Problem details ▸
Beneath this instruction is a block of data; output from it exactly the lines that run from the one containing "attach(skin, BODY)" through the one containing "SKY_STRENGTH = 0.10", inclusive.

Material provided ▸
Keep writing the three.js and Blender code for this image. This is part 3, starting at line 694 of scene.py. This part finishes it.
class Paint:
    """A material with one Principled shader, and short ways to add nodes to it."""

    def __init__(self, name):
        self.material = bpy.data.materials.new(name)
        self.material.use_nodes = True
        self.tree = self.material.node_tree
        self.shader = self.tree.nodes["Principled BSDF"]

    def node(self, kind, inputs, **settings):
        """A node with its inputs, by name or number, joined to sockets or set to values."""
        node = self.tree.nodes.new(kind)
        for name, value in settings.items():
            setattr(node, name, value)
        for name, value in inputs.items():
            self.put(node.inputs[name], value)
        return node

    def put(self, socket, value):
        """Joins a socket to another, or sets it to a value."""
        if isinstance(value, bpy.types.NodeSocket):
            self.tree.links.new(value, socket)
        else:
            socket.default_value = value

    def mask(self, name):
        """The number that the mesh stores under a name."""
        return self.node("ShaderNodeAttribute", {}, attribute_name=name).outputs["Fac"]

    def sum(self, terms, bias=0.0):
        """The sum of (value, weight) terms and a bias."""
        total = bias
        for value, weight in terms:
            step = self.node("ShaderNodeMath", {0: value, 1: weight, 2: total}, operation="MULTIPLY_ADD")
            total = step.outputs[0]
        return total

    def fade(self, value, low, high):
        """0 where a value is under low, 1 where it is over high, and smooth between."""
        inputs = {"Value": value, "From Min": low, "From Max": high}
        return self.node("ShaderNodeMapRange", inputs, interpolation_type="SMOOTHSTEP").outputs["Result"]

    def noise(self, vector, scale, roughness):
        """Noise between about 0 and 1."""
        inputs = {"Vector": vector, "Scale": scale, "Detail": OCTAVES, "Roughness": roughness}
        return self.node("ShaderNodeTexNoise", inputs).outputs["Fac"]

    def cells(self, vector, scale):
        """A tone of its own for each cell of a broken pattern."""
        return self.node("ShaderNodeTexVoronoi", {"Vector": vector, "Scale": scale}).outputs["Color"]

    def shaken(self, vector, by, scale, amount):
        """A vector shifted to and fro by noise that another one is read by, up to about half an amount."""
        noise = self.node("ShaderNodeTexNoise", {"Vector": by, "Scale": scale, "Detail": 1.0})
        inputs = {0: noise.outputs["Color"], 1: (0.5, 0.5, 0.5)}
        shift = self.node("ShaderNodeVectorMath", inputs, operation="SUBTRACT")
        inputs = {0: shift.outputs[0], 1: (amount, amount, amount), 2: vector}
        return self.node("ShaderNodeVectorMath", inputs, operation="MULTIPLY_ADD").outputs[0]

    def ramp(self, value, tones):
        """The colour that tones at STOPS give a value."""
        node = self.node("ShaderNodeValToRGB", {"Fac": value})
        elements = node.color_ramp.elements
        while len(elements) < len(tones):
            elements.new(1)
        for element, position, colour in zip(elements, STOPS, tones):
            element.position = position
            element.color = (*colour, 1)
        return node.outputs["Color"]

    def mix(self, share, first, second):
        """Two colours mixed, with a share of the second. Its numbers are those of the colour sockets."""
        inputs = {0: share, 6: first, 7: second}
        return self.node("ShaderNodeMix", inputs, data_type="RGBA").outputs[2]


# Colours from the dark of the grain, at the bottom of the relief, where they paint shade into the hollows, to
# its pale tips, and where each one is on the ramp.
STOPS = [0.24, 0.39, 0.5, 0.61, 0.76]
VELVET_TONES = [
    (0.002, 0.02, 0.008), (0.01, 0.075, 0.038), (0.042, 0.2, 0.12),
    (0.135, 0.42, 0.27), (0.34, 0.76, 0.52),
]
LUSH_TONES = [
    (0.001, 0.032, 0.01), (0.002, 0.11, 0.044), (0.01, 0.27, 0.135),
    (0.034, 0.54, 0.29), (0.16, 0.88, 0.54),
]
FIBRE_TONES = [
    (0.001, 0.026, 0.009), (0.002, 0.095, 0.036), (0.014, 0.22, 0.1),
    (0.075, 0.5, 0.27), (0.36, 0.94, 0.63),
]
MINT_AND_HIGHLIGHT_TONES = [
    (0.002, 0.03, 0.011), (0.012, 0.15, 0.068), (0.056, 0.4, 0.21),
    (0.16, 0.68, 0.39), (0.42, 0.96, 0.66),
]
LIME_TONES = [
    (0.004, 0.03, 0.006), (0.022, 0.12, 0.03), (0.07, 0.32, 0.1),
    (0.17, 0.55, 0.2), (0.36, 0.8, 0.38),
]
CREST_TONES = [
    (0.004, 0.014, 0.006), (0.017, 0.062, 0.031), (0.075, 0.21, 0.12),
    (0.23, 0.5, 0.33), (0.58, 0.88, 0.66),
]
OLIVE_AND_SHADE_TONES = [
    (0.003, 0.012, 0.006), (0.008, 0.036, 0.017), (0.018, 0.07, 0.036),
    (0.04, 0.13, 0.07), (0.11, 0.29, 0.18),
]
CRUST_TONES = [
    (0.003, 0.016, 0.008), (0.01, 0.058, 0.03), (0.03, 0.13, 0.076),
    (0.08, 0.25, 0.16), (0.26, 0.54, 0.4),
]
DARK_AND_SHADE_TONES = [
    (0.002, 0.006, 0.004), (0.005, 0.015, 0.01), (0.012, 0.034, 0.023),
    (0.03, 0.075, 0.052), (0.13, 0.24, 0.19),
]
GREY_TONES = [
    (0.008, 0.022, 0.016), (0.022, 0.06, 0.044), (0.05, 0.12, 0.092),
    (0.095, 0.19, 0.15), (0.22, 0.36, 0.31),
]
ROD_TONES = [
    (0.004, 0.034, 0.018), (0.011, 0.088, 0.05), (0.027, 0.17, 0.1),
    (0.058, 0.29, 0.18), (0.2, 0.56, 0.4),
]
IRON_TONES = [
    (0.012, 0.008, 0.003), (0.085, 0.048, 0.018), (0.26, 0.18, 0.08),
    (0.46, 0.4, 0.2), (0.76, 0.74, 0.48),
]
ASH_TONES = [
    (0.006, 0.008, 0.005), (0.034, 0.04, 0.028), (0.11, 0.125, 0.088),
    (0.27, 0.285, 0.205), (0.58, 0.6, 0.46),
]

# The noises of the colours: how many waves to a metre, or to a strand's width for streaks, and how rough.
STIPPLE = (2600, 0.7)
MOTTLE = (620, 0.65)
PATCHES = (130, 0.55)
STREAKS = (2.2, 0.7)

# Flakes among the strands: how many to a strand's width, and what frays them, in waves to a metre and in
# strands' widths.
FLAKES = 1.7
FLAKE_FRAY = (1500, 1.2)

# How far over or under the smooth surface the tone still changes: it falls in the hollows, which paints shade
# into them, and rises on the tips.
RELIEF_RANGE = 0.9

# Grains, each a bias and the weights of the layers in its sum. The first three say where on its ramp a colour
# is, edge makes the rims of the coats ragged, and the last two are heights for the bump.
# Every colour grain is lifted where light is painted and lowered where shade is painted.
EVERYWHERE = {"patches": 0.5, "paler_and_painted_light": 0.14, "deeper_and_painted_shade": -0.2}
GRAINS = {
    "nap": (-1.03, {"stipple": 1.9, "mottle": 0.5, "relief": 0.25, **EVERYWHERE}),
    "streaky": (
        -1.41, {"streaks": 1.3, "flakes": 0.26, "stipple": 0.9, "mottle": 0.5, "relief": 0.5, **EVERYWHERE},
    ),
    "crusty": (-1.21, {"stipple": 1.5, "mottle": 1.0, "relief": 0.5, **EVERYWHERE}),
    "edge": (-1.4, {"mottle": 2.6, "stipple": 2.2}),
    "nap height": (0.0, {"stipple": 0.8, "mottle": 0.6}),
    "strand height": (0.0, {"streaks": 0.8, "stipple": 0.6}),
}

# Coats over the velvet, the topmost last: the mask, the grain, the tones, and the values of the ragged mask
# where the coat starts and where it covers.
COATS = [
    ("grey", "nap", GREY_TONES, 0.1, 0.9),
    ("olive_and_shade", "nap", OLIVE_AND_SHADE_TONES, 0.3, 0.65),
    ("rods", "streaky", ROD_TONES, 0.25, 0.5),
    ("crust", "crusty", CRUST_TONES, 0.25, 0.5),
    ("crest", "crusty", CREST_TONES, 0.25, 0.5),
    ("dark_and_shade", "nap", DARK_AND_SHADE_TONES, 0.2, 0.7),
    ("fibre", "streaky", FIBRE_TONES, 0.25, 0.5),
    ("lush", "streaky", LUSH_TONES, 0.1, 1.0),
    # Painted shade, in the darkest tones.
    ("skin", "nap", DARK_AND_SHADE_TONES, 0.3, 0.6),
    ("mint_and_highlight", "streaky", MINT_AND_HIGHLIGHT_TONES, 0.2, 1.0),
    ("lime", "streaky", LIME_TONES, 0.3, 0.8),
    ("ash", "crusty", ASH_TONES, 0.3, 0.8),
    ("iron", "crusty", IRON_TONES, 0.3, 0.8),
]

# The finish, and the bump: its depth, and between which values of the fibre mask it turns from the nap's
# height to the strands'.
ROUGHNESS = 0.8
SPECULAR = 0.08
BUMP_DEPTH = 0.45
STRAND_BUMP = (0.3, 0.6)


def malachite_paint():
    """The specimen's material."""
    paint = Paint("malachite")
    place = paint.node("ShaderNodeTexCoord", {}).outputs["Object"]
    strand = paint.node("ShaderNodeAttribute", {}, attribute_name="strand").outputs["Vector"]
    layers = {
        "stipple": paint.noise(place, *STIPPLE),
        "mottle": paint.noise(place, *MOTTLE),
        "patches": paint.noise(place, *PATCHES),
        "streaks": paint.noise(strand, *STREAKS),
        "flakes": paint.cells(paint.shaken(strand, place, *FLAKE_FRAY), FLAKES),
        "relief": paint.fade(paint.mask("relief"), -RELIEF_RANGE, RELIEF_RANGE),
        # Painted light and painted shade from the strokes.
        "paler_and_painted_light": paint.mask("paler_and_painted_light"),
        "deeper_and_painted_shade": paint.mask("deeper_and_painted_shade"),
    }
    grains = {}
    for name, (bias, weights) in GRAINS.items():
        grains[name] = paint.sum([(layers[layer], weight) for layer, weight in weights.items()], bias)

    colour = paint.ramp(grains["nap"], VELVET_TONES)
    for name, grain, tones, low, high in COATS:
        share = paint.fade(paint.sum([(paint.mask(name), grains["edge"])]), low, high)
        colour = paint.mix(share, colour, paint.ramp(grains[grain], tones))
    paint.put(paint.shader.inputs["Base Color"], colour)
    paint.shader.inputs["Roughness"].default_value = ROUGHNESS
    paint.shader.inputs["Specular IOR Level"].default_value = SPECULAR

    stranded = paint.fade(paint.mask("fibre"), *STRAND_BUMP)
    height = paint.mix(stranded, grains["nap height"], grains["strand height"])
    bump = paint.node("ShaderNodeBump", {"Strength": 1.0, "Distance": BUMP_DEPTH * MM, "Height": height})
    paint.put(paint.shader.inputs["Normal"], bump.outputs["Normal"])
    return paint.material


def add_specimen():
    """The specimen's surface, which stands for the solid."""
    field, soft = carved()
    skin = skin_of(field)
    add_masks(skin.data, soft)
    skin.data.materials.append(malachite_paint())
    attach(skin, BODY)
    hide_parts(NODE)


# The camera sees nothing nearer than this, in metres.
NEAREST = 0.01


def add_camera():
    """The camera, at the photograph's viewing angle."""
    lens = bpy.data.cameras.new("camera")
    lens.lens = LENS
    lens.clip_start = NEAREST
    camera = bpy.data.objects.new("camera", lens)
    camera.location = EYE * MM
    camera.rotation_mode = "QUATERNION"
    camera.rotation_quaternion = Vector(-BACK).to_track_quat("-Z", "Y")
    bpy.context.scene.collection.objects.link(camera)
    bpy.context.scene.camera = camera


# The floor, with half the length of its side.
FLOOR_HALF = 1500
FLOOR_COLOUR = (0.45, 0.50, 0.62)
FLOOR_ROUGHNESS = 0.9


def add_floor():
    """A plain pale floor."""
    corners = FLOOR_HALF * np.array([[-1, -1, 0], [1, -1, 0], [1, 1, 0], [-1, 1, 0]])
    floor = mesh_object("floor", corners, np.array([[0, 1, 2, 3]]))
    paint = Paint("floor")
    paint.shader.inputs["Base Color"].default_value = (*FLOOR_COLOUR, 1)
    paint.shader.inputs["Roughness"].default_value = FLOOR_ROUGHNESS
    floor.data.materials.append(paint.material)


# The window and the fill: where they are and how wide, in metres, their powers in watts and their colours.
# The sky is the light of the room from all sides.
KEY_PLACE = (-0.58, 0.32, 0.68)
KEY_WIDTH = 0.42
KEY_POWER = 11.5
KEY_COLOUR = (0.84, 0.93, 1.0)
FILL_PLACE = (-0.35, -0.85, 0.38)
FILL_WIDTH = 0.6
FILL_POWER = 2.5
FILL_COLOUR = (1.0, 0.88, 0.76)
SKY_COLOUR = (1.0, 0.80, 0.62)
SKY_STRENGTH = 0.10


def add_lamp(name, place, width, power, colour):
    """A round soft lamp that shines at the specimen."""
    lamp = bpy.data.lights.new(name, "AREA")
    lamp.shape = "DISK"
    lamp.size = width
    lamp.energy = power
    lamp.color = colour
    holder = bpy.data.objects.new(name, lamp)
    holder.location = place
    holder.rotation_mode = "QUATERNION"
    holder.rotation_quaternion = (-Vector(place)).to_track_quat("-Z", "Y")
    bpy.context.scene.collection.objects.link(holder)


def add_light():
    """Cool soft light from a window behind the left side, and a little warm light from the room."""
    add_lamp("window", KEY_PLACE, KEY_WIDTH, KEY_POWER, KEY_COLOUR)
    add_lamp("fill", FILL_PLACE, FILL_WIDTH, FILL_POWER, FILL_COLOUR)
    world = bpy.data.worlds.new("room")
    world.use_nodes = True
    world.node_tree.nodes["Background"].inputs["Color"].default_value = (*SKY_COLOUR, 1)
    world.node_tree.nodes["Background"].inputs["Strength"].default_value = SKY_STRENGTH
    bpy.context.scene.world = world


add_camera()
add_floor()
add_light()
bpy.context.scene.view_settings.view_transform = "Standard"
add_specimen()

Answer in full ▸
    attach(skin, BODY)
    hide_parts(NODE)


# The camera sees nothing nearer than this, in metres.
NEAREST = 0.01


def add_camera():
    """The camera, at the photograph's viewing angle."""
    lens = bpy.data.cameras.new("camera")
    lens.lens = LENS
    lens.clip_start = NEAREST
    camera = bpy.data.objects.new("camera", lens)
    camera.location = EYE * MM
    camera.rotation_mode = "QUATERNION"
    camera.rotation_quaternion = Vector(-BACK).to_track_quat("-Z", "Y")
    bpy.context.scene.collection.objects.link(camera)
    bpy.context.scene.camera = camera


# The floor, with half the length of its side.
FLOOR_HALF = 1500
FLOOR_COLOUR = (0.45, 0.50, 0.62)
FLOOR_ROUGHNESS = 0.9


def add_floor():
    """A plain pale floor."""
    corners = FLOOR_HALF * np.array([[-1, -1, 0], [1, -1, 0], [1, 1, 0], [-1, 1, 0]])
    floor = mesh_object("floor", corners, np.array([[0, 1, 2, 3]]))
    paint = Paint("floor")
    paint.shader.inputs["Base Color"].default_value = (*FLOOR_COLOUR, 1)
    paint.shader.inputs["Roughness"].default_value = FLOOR_ROUGHNESS
    floor.data.materials.append(paint.material)


# The window and the fill: where they are and how wide, in metres, their powers in watts and their colours.
# The sky is the light of the room from all sides.
KEY_PLACE = (-0.58, 0.32, 0.68)
KEY_WIDTH = 0.42
KEY_POWER = 11.5
KEY_COLOUR = (0.84, 0.93, 1.0)
FILL_PLACE = (-0.35, -0.85, 0.38)
FILL_WIDTH = 0.6
FILL_POWER = 2.5
FILL_COLOUR = (1.0, 0.88, 0.76)
SKY_COLOUR = (1.0, 0.80, 0.62)
SKY_STRENGTH = 0.10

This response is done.